Before (direct execution, no longer supported for mzt run):

mzt run my-score.yaml

After (conductor required):

# One-time: start the conductor
mzt start

# Then run jobs as before
mzt run my-score.yaml

# The conductor stays running — no need to restart per job

setup.sh

The setup.sh script includes a --daemon flag that installs conductor dependencies (psutil for resource monitoring):

./setup.sh --daemon          # Install with conductor support
./setup.sh --dev --daemon    # Dev + conductor

This installs the daemon extras group, which includes psutil for the ResourceMonitor and SystemProbe components.

Troubleshooting

"Marianne conductor is not running"

The conductor is not reachable at the default socket path (/tmp/marianne.sock).

# Start the conductor
mzt start

# Verify it's running
mzt conductor-status

"Conductor is already running"

A conductor instance is already active. Check with:

mzt conductor-status

If the conductor is unresponsive but the PID file exists, it may have crashed:

# Stop cleans up stale PID files
mzt stop
mzt start

Stale PID File

If mzt stop reports "conductor is not running" but a PID file exists, the file is automatically cleaned up. If it persists:

rm /tmp/marianne.pid
mzt start

Permission Errors on Socket

The socket is created with 0o660 permissions by default (owner + group read/write). If another user needs access, adjust socket.permissions in the conductor config. The conductor also rejects symlinked socket paths as a security measure.

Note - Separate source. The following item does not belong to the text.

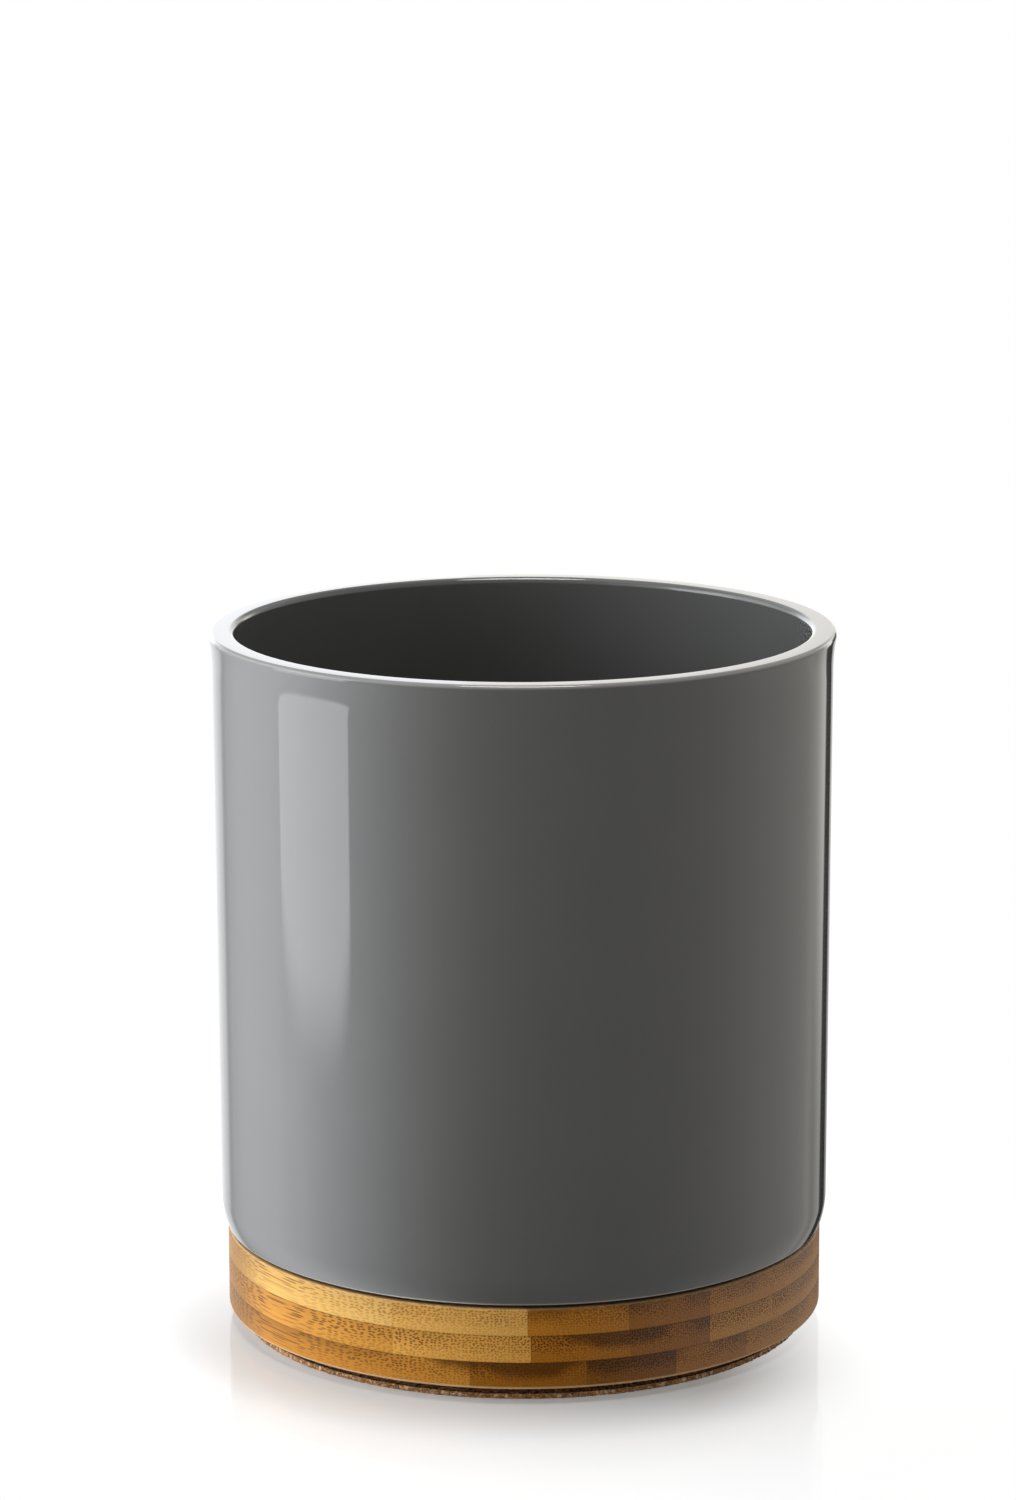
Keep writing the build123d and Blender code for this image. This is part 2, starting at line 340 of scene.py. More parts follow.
# Joints between strips, and glue lines between boards, which the base's two outer faces don't have
joint_half_width = 0.06 * mm
joint_least_change = 0.01
joint_share = 0.25
glue_line_heights = 0.02 * mm, 0.14 * mm, 0.5, 0.0
glue_colour = (0.09, 0.034, 0.005)
outer_face_margin = 1 * mm

# Fibres: how each strip moves in the pattern, how the fibres bend, and how long they are drawn out
strip_lift = 1.7
fibre_bend_size = 30 * mm
fibre_bend_reach = (1.2 * mm, 0, 1.2 * mm)
fibre_drawing = (1, 0.05, 1)
fibre_size = 0.42 * mm
fibre_share = 0.44
fibre_colour = (0.36, 0.142, 0.014)
fibre_relief = 0.5
dense_heights = 0.2, 0.62
dense_share = 0.12
dense_colour = (0.30, 0.115, 0.011)

# Dots, which are the ends of fibre bundles
dot_spacing = 0.66 * mm
dot_evenness = 0.35
dot_edge = 0.22, 0.4, 1.0, 0.0
dot_patch_size = 6 * mm
dot_patches = 0.3, 0.6, 0.6, 1.0
dot_sparse_share = 0.4
dot_colours = [(0, (0.27, 0.11, 0.02)), (0.5, (0.1, 0.036, 0.005)), (1, (0.03, 0.01, 0.002))]

# Scorched clouds, and smudges drawn as lenses that hang from the top of a board
cloud_size = 14 * mm
cloud_lift = 0.4
cloud_edge = 0.42, 0.8
cloud_tone_share = 0.7
cloud_least_share = 0.1
stain_size = 5 * mm
stain_share = 0.4
smudge_reach = 1.15
smudge_edge = 0.02, 0.5, 0.0, 0.78
scorch_colour = (0.085, 0.03, 0.003)

# Colours of the strips by tone, the palest partly painted light where the light from the left falls, and of
# the base's ends and edges
strip_tone_and_painted_light_colours = [
    (0, (0.98, 0.63, 0.2)),
    (0.15, (0.94, 0.47, 0.095)),
    (0.6, (0.58, 0.21, 0.018)),
    (1, (0.22, 0.068, 0.003)),
]
# Painted shade on the left end, and a painted grey sheen on the right end
left_end_painted_shade = -76 * mm, -64 * mm, 0.8, 0.0
left_end_shade_colour = (0.24, 0.12, 0.035)
right_end_painted_sheen = 5 * mm, 65 * mm, 0.0, 0.3
right_end_sheen_colour = (0.37, 0.36, 0.36)
# Painted highlights along the base's bottom and top edges
lower_edge_highlight_heights = 0.4 * mm, 0.85 * mm, 0.8, 0.0
upper_edge_highlight_depths = 0.12 * mm, 0.5 * mm, 0.35, 0.0
edge_painted_highlight_colour = (0.9, 0.62, 0.33)
# Painted shade on the base's top where the crock stands over it
under_crock_shade_heights = bamboo_top - 0.4 * mm, bamboo_top - 0.1 * mm
under_crock_shade_radii = 76.2 * mm, 77.4 * mm, 0.65, 0.0
under_crock_shade_colour = (0.03, 0.017, 0.009)
bamboo_roughness = 0.34
bamboo_roughness_spread = 0.16
bamboo_specular_level = 0.08
bamboo_relief = 0.04 * mm

# The boards. joints are where the strips meet, in millimetres across the fibres from the middle, and tones
# how deep each strip's colour is, from 0 to 1. smudges are (middle in X, half width, share of the board's
# height), in millimetres but for the share. phase picks the stretch of the pattern, and contrast is how
# dark the dots are.
boards = {
    "bamboo_top_layer": dict(
        name="bamboo_top_board",
        joints=(-68.8, -45.5, -22.2, 1.1, 24.4, 47.7),
        tones=(0.02, 0.09, 0.56, 0.78, 0.53, 0.49, 0.4),
        smudges=(),
        phase=3.1,
        contrast=0.76,
    ),
    "bamboo_middle_layer": dict(
        name="bamboo_middle_board",
        joints=(-68.8, -44.8, -21.6, 1.1, 24.4, 47.7),
        tones=(0.3, 0.14, 0.67, 0.79, 0.36, 0.4, 0.28),
        smudges=((24, 14, 0.75), (15, 9, 0.5)),
        phase=5.7,
        contrast=1.0,
    ),
    "bamboo_bottom_layer": dict(
        name="bamboo_bottom_board",
        joints=(-56.3, -32.8, -9.3, 14.0, 37.3, 60.6),
        tones=(0.44, 0.8, 0.93, 0.66, 0.46, 0.4, 0.4),
        smudges=((-17, 9, 0.5), (0, 14, 0.75), (27, 12, 0.5)),
        phase=9.4,
        contrast=0.82,
    ),
}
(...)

"Conductor does not support '...'. Restart the conductor"

The CLI is newer than the running conductor. This happens when you update Marianne code but don't restart the conductor — the running daemon still has the old code loaded and doesn't recognize new IPC methods.

# Pick up code changes
pip install -e ".[dev]"
mzt restart

"--escalation incompatible with conductor"

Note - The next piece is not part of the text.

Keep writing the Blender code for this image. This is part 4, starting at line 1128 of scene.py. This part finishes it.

The --escalation flag requires interactive console prompts which are not available in conductor mode. Escalation is not currently supported when running through the conductor.

Orphan Recovery on Restart

When the conductor starts, it checks the persistent registry for jobs that were queued or running during the previous conductor session. These orphaned jobs are automatically marked as failed with the error message "Conductor restarted while job was active." Check for recovered orphans in the conductor logs:

manager.orphans_recovered count=2

Advisory Lock Conflicts

The conductor uses fcntl.flock() on the PID file to prevent concurrent starts. If you see "PID file locked" errors, another mzt start is in progress. Wait a moment and retry.

Force Stop

If the conductor is unresponsive to graceful shutdown:

mzt stop --force    # Sends SIGKILL instead of SIGTERM

This kills the process immediately without waiting for running jobs to complete. Use as a last resort — running jobs will not checkpoint cleanly.